Would conducting an SVD for just the stiffness matrix and then using
the singular vectors as bases for the nullspace work? I haven't tried
this out just yet, but I'm wondering if you could provide me insights
into whether this will.
Thanks,
Nidish
On 8/16/20 2:50 PM, Barry Smith wrote:
If you know part of your null space explicitly (for example the
rigid body modes) I would recommend you always use that information
explicitly since it is extremely expensive numerically to obtain.

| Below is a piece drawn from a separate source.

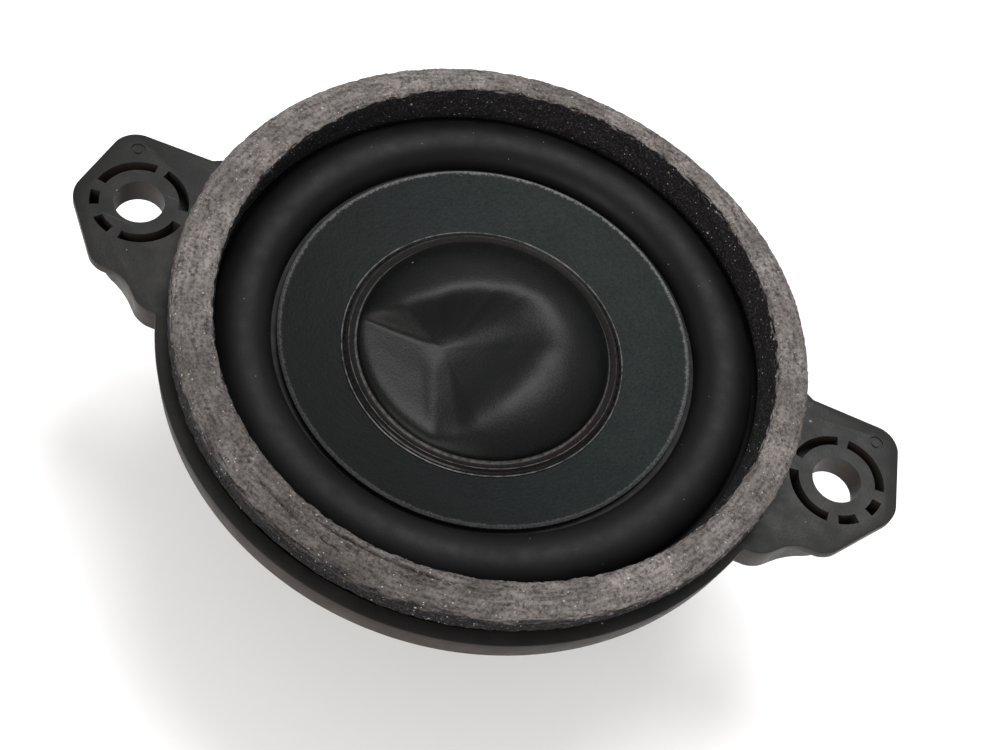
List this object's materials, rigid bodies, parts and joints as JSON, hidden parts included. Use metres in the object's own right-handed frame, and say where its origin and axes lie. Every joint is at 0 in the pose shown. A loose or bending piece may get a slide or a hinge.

Thus rather than numerically computing the entire null space compute
the part orthogonal to the part you already know. Presumably SLEPc
has tools to help do this, naively I would just orthogonalized
against the know subspace during the computational process but there
are probably better ways.
Barry
On Aug 16, 2020, at 11:26 AM, Nidish <n...@rice.edu
<mailto:n...@rice.edu>> wrote:
Well some of the zero eigenvectors are rigid body modes, but there
are some more which are introduced by lagrange-multiplier based
constraint enforcement, which are non trivial.
My final application is for a nonlinear simulation, so I don't mind
the extra computational effort initially. Could you have me the
suggested solver configurations to get this type of eigenvectors in
slepc?
Nidish
On Aug 16, 2020, at 00:17, Jed Brown <j...@jedbrown.org
<mailto:j...@jedbrown.org>> wrote:
It's possible to use this or a similar algorithm in SLEPc, but keep in mind
that it's more expensive to compute these eigenvectors than to solve a linear
system. Do you have a sequence of systems with the same null space?
You referred to the null space as "rigid body modes". Why can't those be
written down? Note that PETSc has convenience routines for computing rigid body modes
from coordinates.
Nidish <n...@rice.edu <mailto:n...@rice.edu>> writes:
I just use the standard eigs function
(https://www.mathworks.com/help/matlab/ref/eigs.html) as a
black box. I think it uses a lanczos type method under the
hood. Nidish On Aug 15, 2020, 21:42, at 21:42, Barry Smith
<bsm...@petsc.dev <mailto:bsm...@petsc.dev>> wrote:
Exactly what algorithm are you using in Matlab to get
the 10 smallest eigenvalues and their corresponding
eigenvectors? Barry
On Aug 15, 2020, at 8:53 PM, Nidish <n...@rice.edu
<mailto:n...@rice.edu>> wrote: The section on
solving singular systems in the manual starts with
assuming that the singular eigenvectors are already known.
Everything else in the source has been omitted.